Oh well, let’s talk about what was interesting. Firstly, Jon’s dream. Clearly a dream belonging to a man with confused identity and warring desires, suggesting that catastrophe lies ahead if he can’t resolve these. He doesn’t know if he wants to side with the wildlings, with the Nightswatch, or claim his birthright (or what should be his birthright if he were not illegitimate). Meanwhile, Mormont’s crow seems to suggest another role for him: king. Whether that’s king of Westeros (going with the fan theories that suggest he’s not Ned’s bastard, but Robert’s), or king of the wildlings, it’s not really the sort of thought that is appropriate for a man who’s taken the black.
And there’s the fact that the bird is calling him Jon Snow, now, which fits with my theory that Mormont was actually a skinwalker, too, and is living on through his bird. My thought is that Mormont is slowly gaining greater control over the animal and desperately trying to communicate advice to Jon, who is walking a tight-rope he’s possibly not experienced enough to be secure on, yet. And there’s the fact that crows are heavily linked with prescience in ASoIaF.
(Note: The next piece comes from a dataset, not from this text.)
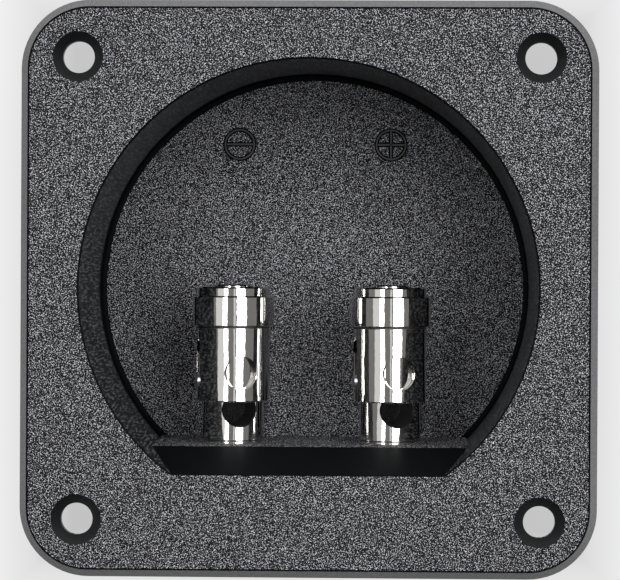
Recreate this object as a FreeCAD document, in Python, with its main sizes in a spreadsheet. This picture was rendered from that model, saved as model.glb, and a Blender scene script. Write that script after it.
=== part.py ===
import FreeCAD, Part
import math
import os
import Sketcher

# Speaker terminal plate: a square moulded plate with a round recess, and two
# sprung push terminals that stand on a ledge inside the recess.
# Frame: origin at the middle of the flange's back face, +Z out of the face,
# +Y from the ledge towards the middle of the recess, +X to the right from the front.

V = FreeCAD.Vector
doc = FreeCAD.newDocument("speaker_terminal_plate")

# Driving sizes in millimetres, angles in degrees
SIZES = {
    # flange
    "plate_width": 95.0,
    "plate_corner": 11.4,
    "flange_thickness": 3.0,
    "bevel_width": 1.25,
    "bevel_height": 2.0,
    "rim_line_width": 0.3,
    "rim_line_depth": 0.3,
    # corner screw holes, set in from the plate's edges
    "screw_inset": 9.5,
    "screw_hole": 5.25,
    "screw_sink": 8.3,
    "screw_sink_angle": 90.0,
    # recess, set in from the plate's edges, and the cup round it
    "face_margin": 9.45,
    "recess_draft": 0.25,
    "recess_corner": 1.0,
    "mouth_round": 0.3,
    "floor_round": 0.8,
    "floor_gap": 10.1,
    "cup_wall": 2.5,
    "cup_back_bevel": 0.8,
    # slope from the mouth down to the ledge, and the ledge
    "slope_inset": 7.65,
    "slope_run": 3.78,
    "ledge_depth": 13.5,
    "ledge_draft": 0.92,
    # terminal posts
    "post_pitch": 26.8,
    "knee_margin": 3.64,
    "foot_thickness": 0.6,
    "stem_diameter": 10.5,
    "shoulder_width": 1.85,
    "neck_proud": 0.4,
    "wire_hole": 6.0,
    "wire_hole_height": 5.95,
    "wire_turn": 16.0,
    "window_land": 0.65,
    "edge_break": 0.25,
    # sprung sleeves
    "sleeve_travel": 6.3,
    "sleeve_wall": 0.95,
    "sleeve_window": 5.7,
    "sleeve_roof": 1.6,
    "sleeve_crown": 1.5,
    "collar_rise": 0.75,
    "collar_height": 5.25,
    # guide pins and return springs
    "pin_diameter": 2.0,
    "pin_land": 0.8,
    "pin_proud": 0.2,
    "spring_strip_width": 0.8,
    "spring_strip_height": 0.6,
    "spring_turns": 4.0,
    # studs and what they hold behind the ledge
    "stud_diameter": 5.0,
    "stud_end": 1.0,
    "washer_diameter": 9.0,
    "washer_thickness": 1.0,
    "nut_width": 8.0,
    "nut_height": 2.7,
    "lock_thickness": 1.2,
    "lock_split": 1.0,
    "tab_width": 4.8,
    "tab_length": 11.5,
    "tab_thickness": 0.8,
    "tab_corner": 0.8,
    "tab_hole": 1.8,
    "tab_hole_inset": 2.2,
    # clearances
    "running_clearance": 0.05,
    "stud_clearance": 0.15,
    "seat_clearance": 0.02,
    "stop_clearance": 0.3,
    "press_clearance": 0.35,
    "spring_clearance": 0.15,
    "cut_over": 1.0,
}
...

We’re also treated to a few more tantalising hints about the Others, although Martin is still wise enough to know that the less we know about them the scarier they are. Just a drop or two of information to whet our appetites with.
And the thing about the horn, of course, and the question of whether Mance is still playing his own game, keeping information from Jon.
All of that is pretty damn cool.
This is an odd pair of chapters – one is all excitement! Escape! Plot development! But marred but aspects that are ostensibly set down to add colour, but are more uncomfortable than they are engrossing. The other is dull and uneventful, but brimming with really cool information that actually does colour in the world a bit more for us.
Ah, and so it goes. ASoIaF remains as flawed as it is brilliant.